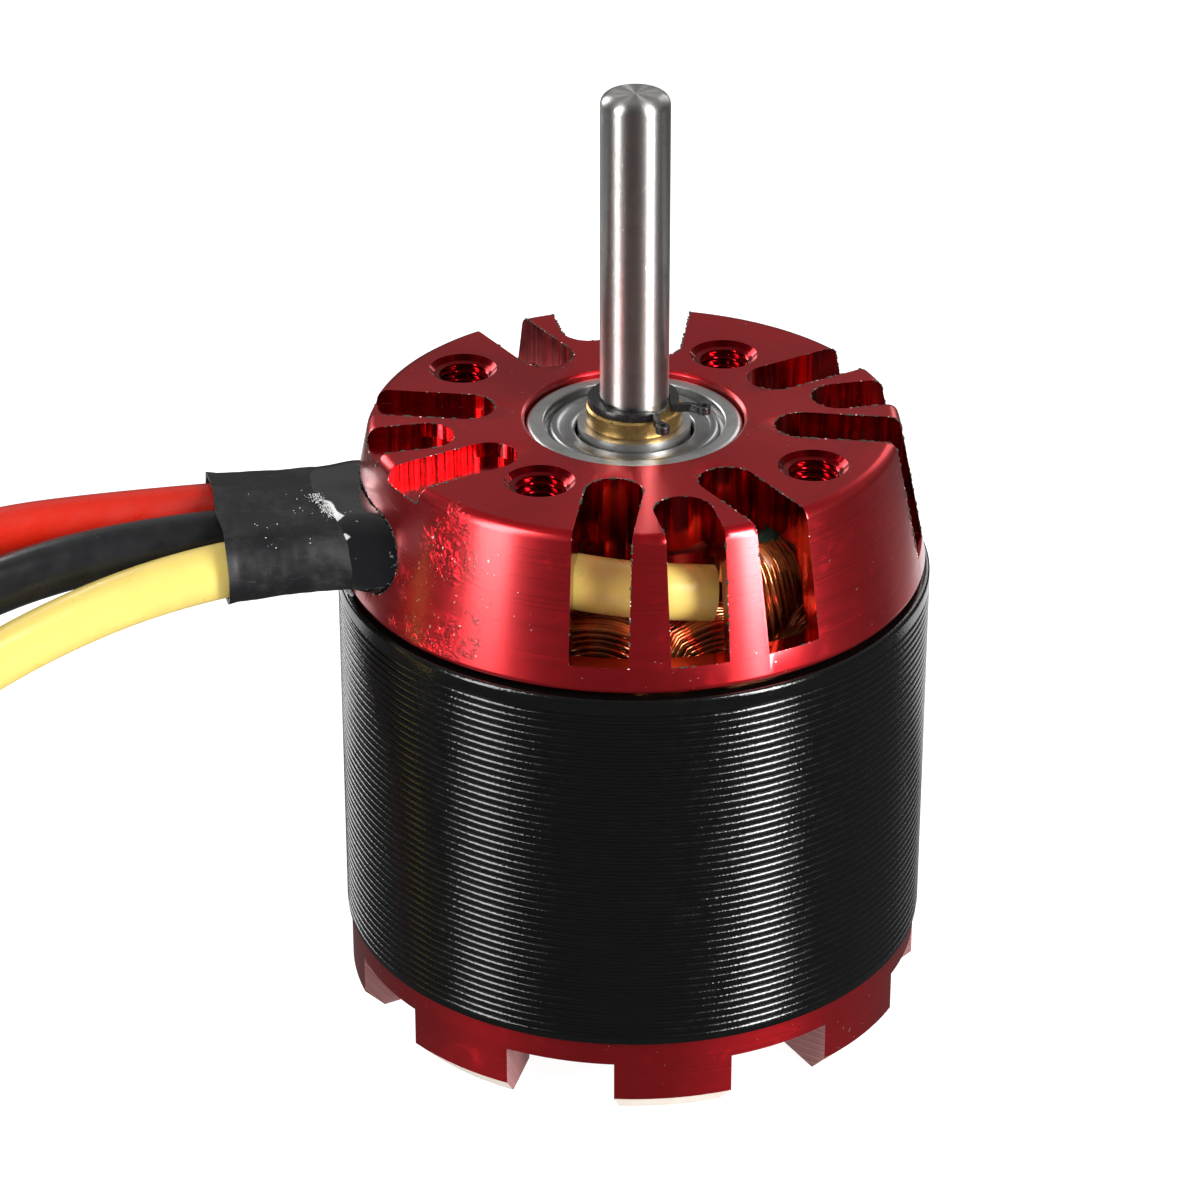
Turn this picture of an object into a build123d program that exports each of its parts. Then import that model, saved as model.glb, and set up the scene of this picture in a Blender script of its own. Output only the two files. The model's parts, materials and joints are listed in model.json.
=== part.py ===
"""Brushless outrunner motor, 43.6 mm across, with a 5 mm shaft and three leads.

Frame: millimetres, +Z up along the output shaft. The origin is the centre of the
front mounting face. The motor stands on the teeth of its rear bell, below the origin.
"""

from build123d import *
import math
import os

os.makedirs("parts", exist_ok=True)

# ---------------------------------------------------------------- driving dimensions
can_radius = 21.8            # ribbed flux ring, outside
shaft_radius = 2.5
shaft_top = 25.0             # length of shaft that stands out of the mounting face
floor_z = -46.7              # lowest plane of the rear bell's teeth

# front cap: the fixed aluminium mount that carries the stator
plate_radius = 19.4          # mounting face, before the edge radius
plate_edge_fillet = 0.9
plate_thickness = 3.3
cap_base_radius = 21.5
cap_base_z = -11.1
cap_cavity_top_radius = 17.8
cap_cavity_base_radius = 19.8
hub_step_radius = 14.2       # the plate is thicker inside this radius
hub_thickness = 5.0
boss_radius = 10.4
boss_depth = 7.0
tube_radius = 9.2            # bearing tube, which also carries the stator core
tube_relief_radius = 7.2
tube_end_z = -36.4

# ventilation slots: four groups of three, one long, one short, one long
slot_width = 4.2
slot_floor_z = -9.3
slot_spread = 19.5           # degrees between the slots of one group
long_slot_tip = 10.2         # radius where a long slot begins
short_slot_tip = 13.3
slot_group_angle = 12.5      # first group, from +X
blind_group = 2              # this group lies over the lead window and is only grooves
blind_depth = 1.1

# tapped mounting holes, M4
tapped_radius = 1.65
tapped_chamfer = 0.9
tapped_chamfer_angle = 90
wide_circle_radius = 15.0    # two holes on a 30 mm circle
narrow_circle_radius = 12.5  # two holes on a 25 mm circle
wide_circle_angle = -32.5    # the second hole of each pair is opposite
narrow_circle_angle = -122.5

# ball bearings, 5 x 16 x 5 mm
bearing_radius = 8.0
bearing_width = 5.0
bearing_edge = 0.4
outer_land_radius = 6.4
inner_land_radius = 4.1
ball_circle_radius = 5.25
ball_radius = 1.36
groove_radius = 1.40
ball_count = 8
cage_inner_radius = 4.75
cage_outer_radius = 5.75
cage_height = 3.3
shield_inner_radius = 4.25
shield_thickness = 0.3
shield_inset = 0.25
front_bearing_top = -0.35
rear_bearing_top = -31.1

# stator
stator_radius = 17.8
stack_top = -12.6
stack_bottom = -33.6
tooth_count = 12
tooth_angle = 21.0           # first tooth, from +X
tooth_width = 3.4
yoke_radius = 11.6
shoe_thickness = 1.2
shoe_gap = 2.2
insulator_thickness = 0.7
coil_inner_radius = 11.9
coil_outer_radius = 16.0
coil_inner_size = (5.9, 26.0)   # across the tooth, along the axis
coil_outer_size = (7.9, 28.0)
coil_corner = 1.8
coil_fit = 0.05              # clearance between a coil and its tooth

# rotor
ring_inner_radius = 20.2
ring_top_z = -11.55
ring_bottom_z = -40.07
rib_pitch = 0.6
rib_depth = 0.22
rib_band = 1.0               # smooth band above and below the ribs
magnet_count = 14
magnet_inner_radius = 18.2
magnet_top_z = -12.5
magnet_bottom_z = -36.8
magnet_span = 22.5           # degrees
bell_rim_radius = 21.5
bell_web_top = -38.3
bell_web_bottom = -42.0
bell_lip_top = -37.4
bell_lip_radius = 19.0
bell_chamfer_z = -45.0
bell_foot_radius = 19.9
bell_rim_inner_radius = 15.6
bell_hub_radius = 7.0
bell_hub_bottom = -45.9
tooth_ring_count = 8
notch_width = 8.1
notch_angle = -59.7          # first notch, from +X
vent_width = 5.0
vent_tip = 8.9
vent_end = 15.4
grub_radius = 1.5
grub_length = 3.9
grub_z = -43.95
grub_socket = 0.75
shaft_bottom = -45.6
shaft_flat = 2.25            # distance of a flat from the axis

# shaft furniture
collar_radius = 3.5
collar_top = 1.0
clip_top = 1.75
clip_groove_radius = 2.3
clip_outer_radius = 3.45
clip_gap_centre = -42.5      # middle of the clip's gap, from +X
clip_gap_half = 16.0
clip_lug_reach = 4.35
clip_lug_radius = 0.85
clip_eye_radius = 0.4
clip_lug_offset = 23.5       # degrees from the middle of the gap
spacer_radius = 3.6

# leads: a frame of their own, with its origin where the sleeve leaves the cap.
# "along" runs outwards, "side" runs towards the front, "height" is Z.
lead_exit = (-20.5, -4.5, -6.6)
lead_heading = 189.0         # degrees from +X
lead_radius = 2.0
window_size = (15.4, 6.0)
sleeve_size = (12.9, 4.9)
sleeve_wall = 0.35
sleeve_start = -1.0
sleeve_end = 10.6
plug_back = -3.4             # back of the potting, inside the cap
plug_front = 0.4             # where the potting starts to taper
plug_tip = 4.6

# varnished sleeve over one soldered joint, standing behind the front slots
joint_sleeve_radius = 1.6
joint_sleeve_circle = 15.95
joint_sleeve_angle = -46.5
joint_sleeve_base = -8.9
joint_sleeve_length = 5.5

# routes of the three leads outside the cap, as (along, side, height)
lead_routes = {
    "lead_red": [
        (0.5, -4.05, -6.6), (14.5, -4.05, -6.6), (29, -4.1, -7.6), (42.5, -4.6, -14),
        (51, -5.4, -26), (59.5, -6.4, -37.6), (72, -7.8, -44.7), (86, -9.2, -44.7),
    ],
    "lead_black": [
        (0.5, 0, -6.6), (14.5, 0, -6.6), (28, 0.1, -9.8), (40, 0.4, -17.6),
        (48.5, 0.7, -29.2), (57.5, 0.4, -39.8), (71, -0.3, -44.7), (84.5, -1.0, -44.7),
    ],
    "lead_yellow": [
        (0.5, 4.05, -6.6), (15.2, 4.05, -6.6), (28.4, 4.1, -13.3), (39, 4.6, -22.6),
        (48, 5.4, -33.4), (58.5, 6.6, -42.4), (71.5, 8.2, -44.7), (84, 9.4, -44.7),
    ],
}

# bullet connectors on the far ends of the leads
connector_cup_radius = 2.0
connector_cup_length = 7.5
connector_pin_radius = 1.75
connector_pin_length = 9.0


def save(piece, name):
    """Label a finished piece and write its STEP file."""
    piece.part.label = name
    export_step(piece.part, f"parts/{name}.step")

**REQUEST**
Starting at the first line of the data above, please restate word for word every line up to and including the one that holds "floor_z = -46.7", and add nothing else.

**FINISHED TASK**
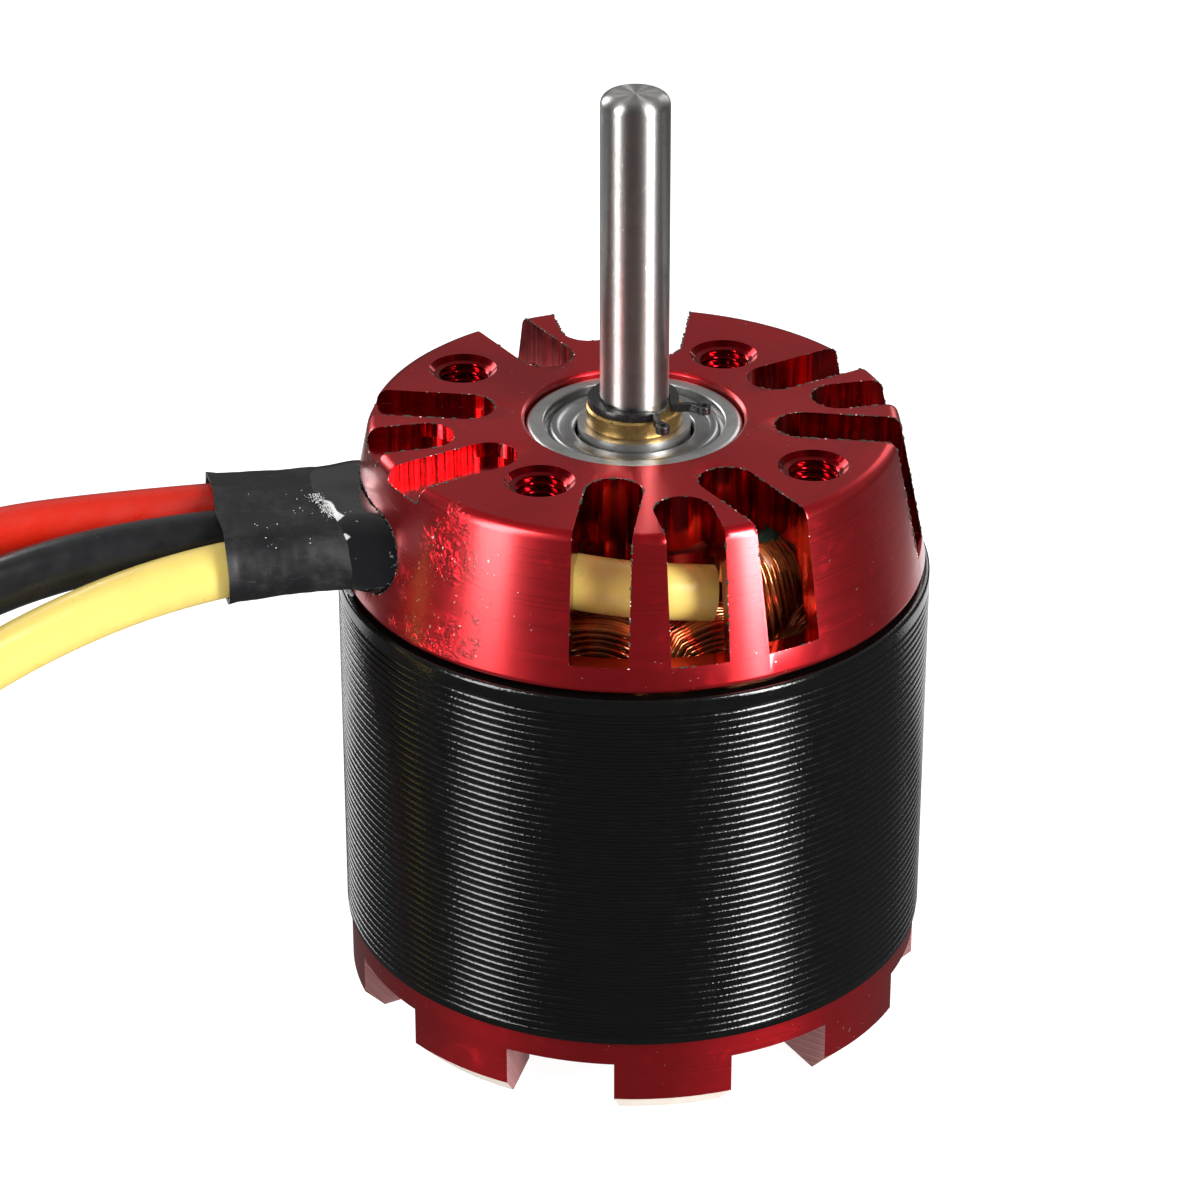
Turn this picture of an object into a build123d program that exports each of its parts. Then import that model, saved as model.glb, and set up the scene of this picture in a Blender script of its own. Output only the two files. The model's parts, materials and joints are listed in model.json.
=== part.py ===
"""Brushless outrunner motor, 43.6 mm across, with a 5 mm shaft and three leads.

Frame: millimetres, +Z up along the output shaft. The origin is the centre of the
front mounting face. The motor stands on the teeth of its rear bell, below the origin.
"""

from build123d import *
import math
import os

os.makedirs("parts", exist_ok=True)

# ---------------------------------------------------------------- driving dimensions
can_radius = 21.8            # ribbed flux ring, outside
shaft_radius = 2.5
shaft_top = 25.0             # length of shaft that stands out of the mounting face
floor_z = -46.7              # lowest plane of the rear bell's teeth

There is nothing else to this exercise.